Ich sehe was du nicht siehst!
Our loose sourdough bread recipe:

150gr starter (a little more than that won't hurt)
450-500gr flour (I like to mix it up and use various different kinds, but, of course, white bread flour works just fine.)
2tsp salt
approx. 200ml warm water

Measure starter, flour, salt in bowl.  Add water sparingly while stirring contents until it resembles a sticky ball and comes away from the sides of the bowl.   Remove dough from bowl and place on a floured surface.  (Have extra flour at the ready should you need more during the kneading process.)
Kneed dough for approx. 10 minutes until spongy.  (Test sponginess by pressing finger into dough and watch for it to spring back into shape.)  Place in covered, oiled bowl (so dough won't stick to surface) and let rise until dough has doubled.  Stretch dough as if you were forming a pizza crust, then re-form into a ball, place back into covered bowl and wait for second rise.  The dough should, again, approx. double in size.  Both rises could take many hours, and the warmer the kitchen the better for dough rising.  After the second rise place the dough on baking tray (we usually shape it into a ball again before doing this) and let rest for approx. 60 min. as it seems to prevent the base of the bread from splitting during the baking process.  Slice the top of the loaf with a knife and bake at 230C (210C fan-assisted)/450F for 20 minutes, then lower the heat to 200C (180C fan-assisted)/390F and bake for 20 minutes more. Add a small tray of boiling water to the oven as you put the bread in for a shiny, brown crust.

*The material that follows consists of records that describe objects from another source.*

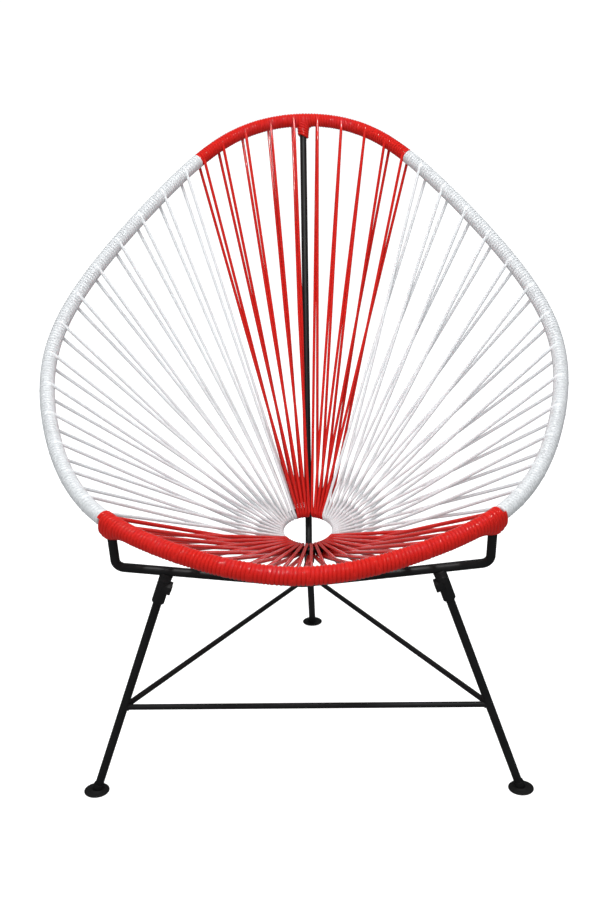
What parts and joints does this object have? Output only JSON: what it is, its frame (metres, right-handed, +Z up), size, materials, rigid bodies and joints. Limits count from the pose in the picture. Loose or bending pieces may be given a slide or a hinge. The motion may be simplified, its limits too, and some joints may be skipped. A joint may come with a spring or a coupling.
{
  "type": "acapulco chair",
  "caption": "Open lounge chair: a pear-shaped steel hoop wound with cord, cords fanned down to a seat ring, and a low three-legged steel base.",
  "frame": {"origin": "on the floor under the middle of the chair's width and depth", "axes": "+Z up, the front of the seat towards -Y, +X to the right of a person who looks at the front"},
  "size_m": [0.7611, 0.7537, 0.9139],
  "materials": {
    "steel": "satin black powder coat",
    "screw": "black oxide",
    "foot": "moulded, matt black",
    "red_cord": "smooth vinyl, soft gloss",
    "white_cord": "smooth vinyl, soft gloss"
  },
  "bodies": {
    "root": {"hoop_tube": "steel", "centre_ring": "steel", "crossbar": "steel", "spine_bar": "steel", "leg_socket_left": "steel", "leg_socket_right": "steel", "leg_socket_rear": "steel", "socket_boss_left": "steel", "socket_boss_right": "steel", "socket_boss_rear": "steel", "set_screw_left": "screw", "set_screw_right": "screw", "set_screw_rear": "screw", "front_leg_left": "steel", "front_leg_right": "steel", "rear_leg": "steel", "stretcher": "steel", "brace_left": "steel", "brace_right": "steel", "foot_left": "foot", "foot_right": "foot", "foot_rear": "foot", "cord_back": "red_cord", "cord_left": "white_cord", "cord_right": "white_cord", "cord_front": "red_cord"}
  },
  "joints": []
}
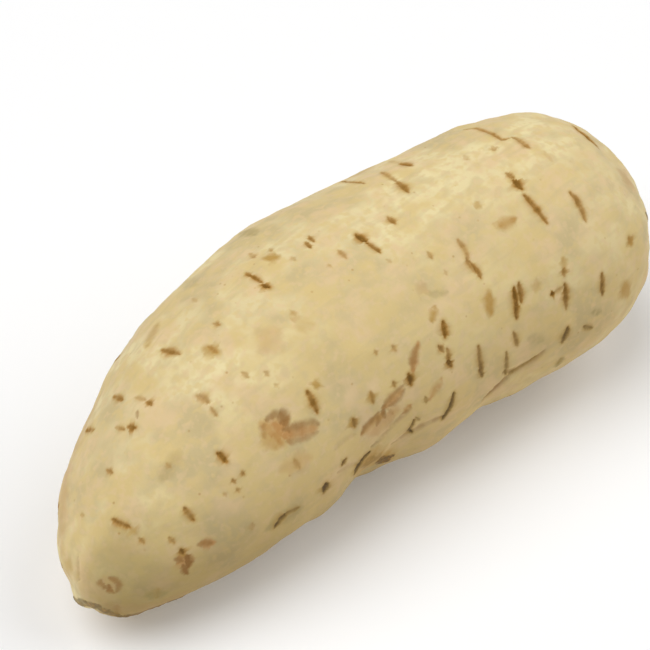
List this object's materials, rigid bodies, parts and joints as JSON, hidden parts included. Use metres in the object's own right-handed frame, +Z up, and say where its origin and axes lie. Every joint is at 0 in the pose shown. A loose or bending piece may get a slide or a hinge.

  1. Well I'm downright jealous. I'll need to turn to you when I want to start growing my own kitchen pet. Not sure how my hubs will take to something fermenting in the house, though. Gah!

    1. You can allay his fears by telling him that it doesn't take up too much space. :)

  2. Death by sourdough? I hope not, I can already smell the rosemary.

  3. I hope not as well! The hubs keeps complaining of experiencing 'acetone burps'. :S Let's hope survives.

  4. Update: we tossed out most of the stinky starter, changed containers, and have been feeding the darn thing like mad all the while dumping out a portion of it, so as to not over load the jar. We're keeping the starter out on the counter covered with a kitchen towel affixed to the top of the jar with a rubber band. Now, the starter just smells faintly of dough. So far, so good.